La mujer giró su rostro al escuchar la risa leve, tomándolo desprevenido.

Al cruzar miradas, fue como si el tiempo se hubiese detenido.  Sintió como si la brisa hubiese dejado de correr y el sonido de la ciudad se hubiese apaciguado. Lo único que escuchó fue el sonido feroz de su corazón, palpitando en el instante en el que ella le sonrió.

 —¿Jugando con la muerte? 

La pregunta salió de su boca demasiado rápido como para meditarla. Se sintió estúpido, pero la sensación no duró demasiado al verla sonreírle.

Ella, por su parte, lo había reconocido, pero —por el estado en el que se encontraba el pianista—no quiso ser impertinente. Era notable que pasaba por una mala racha, al igual que ella.

—Vine a escuchar desde aquí —respondió.

Donato se aproximó a ella. Ya de cerca, la miró con más detalle. Sus ojos eran de un color esmeralda intenso, sus rasgos eran suaves y sus labios estaban curvados en una sonrisa risueña. 

—¿A escuchar? — cuestionó él, confundido. Ella asintió—. En mi opinión, esta ciudad no suena muy bien.

—No vine a escuchar a la ciudad —. Señaló hacia el frente—. Vine a escuchar el conservatorio.

Donato miró hacia el frente. El conservatorio de música de escocia no era el edificio más alto de todos, pero sí era distinguible entre los demás. Era de noche, así que no había nadie allí.

—¿Cómo podrías escuchar el conservatorio desde aquí? —cuestionó él.

—Simplemente, cierro los ojos e imagino que todos tocan. Es muy sencillo. Debería intentarlo.

—Prefiero no hacerlo. En este momento no soy capaz de imaginarme nada.

—Tiene razón, se ve bastante pasadito de alcohol —bromeó.

—No lo digo por eso. No quiero imaginarme otra cosa. Me encuentro bien así —declaró, sin dejar de mirarla. Los ojos de la mujer se cerraron levemente debido a su sonrisa. Donato se sintió como un idiota. De seguro parecía un acosador. Carraspeó y miró hacia el frente—.¿Estudias en el conservatorio? 

—No. Pero me gustaría…—contestó.

  El tinte de tristeza que de pronto tomó la voz de la mujer, no le gustó.

—¿No tiene los medios?

—Estoy estudiando otra cosa.

—¿Y le gusta?

—Sí, me gusta. Pero no lo suficiente. Cuando toco…, me siento feliz y tranquila. Es una plenitud inexplicable. Sin embargo, comprendo que tocar no ayudará a la humanidad tanto como la medicina. Realmente me agrada saber que ayudo a las personas, pero…

—No lo disfruta —le secundó él. La rubia asintió con desánimo y lo encaró.

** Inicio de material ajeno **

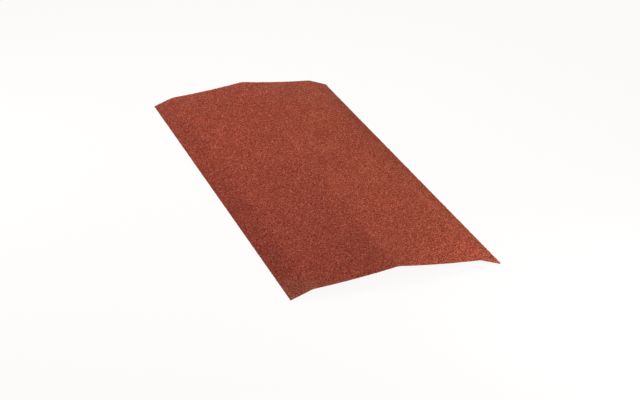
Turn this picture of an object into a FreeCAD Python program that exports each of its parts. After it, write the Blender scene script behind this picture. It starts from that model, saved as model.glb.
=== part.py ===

 Lo había visto en la televisión y también había asistido a uno de sus conciertos de piano. La había cautivado desde el instante en el que lo escuchó tocar, pero no sabía que estar tan cerca de él le resultaría abrumador. Era guapo. A pesar de estar borracho, su presencia era firme y determinante. Sus ojos grises y vidriosos la miraban con anhelo. Su mirada parecía perdida y ella parecía su único destino.